UNDP Associate Administrator visits Leogane debris management project
Leogane, Haiti - Rebeca Grynspan, UNDP Associate Administrator today visited Leogane – the epicentre of the 12 January earthquake – where UNDP is implementing a pioneering debris management initiative. Thanks to the support of the Canadian, Kuwait and Finnish governments, UNDP started in early-November 2010, a project which will clear in 2011 approximately 325,000 cubic metres from priority areas selected by local stakeholders. This community-based approach allows people living in IDP camps to select specific places as starting points for rubble removal thus working towards cleaning these areas to allow for a safe return to their old neighborhoods.

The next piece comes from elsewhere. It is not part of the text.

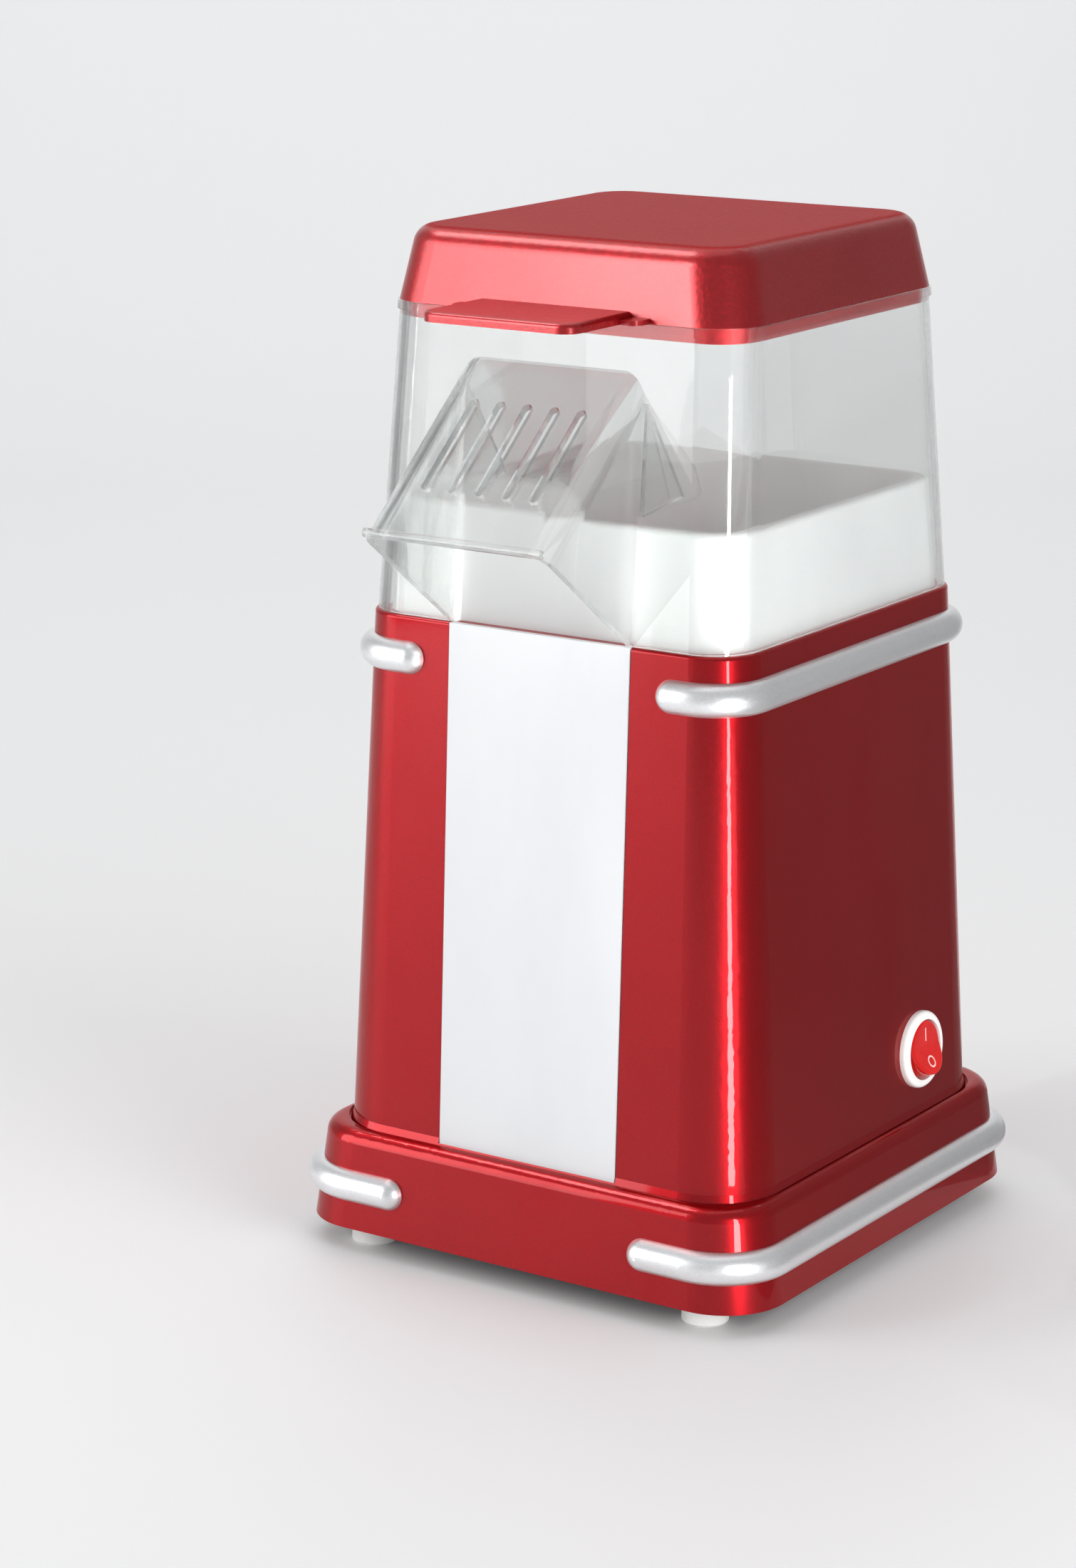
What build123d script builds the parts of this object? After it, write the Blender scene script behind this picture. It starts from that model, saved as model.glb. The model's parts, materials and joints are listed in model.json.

'It is remarkable to see how - by putting people, communities, local governments and NGOs together - this project has already managed to remove 87,000 cubic metres of rubble from 17 selected neighbourhoods' said Ms Grynspan as she talked to some of the 380 workers from the Mapou Dampus project site. "This initiative in Leogane is the essence of UNDP's mandate in recovery, putting people and their communities at the centre of the reconstruction efforts. One year after the earthquake, we are now in the transition from the humanitarian phase to development, finding ways to rebuild Haiti stronger and better," she added.
Besides contributing to the economic recovery of the community and the strategy of return, the project also aims to reinforce the capacity of the local authorities to supervise the ongoing work so that the municipality of Leogane can take ownership to oversee and coordinate NGO interventions and reconstruction of the region.
According to Alexis Santos, mayor of Leogane, 10 months after the earthquake nothing significant had been done to remove and manage the debris in the town until the launch of UNDP’s project. “Only UNDP has offered to support the municipality in strengthening its capacity to become a leader and coordinator”, he wrote in a letter sent to UNDP on 31 January.”The progress made in the past two months was very significant and has opened the path for Leogane’s reconstruction.”
To date, 1,640 workers have been temporarily employed to remove rubble and 240 damaged houses demolished using a combination of heavy machinery and high intensive labour activities. So far, 87,000 cubic metres of debris have been taken to a special site for stockpiling and treatment, where at a later stage, workers will also sort, crush and dispose of debris following technical and environmental specifications. The same site will host a recycling centre that will use some of the debris to produce paving blocks for road repairs, creating longer term and sustainable job opportunities for the local population and contributing to the economic recovery of the region.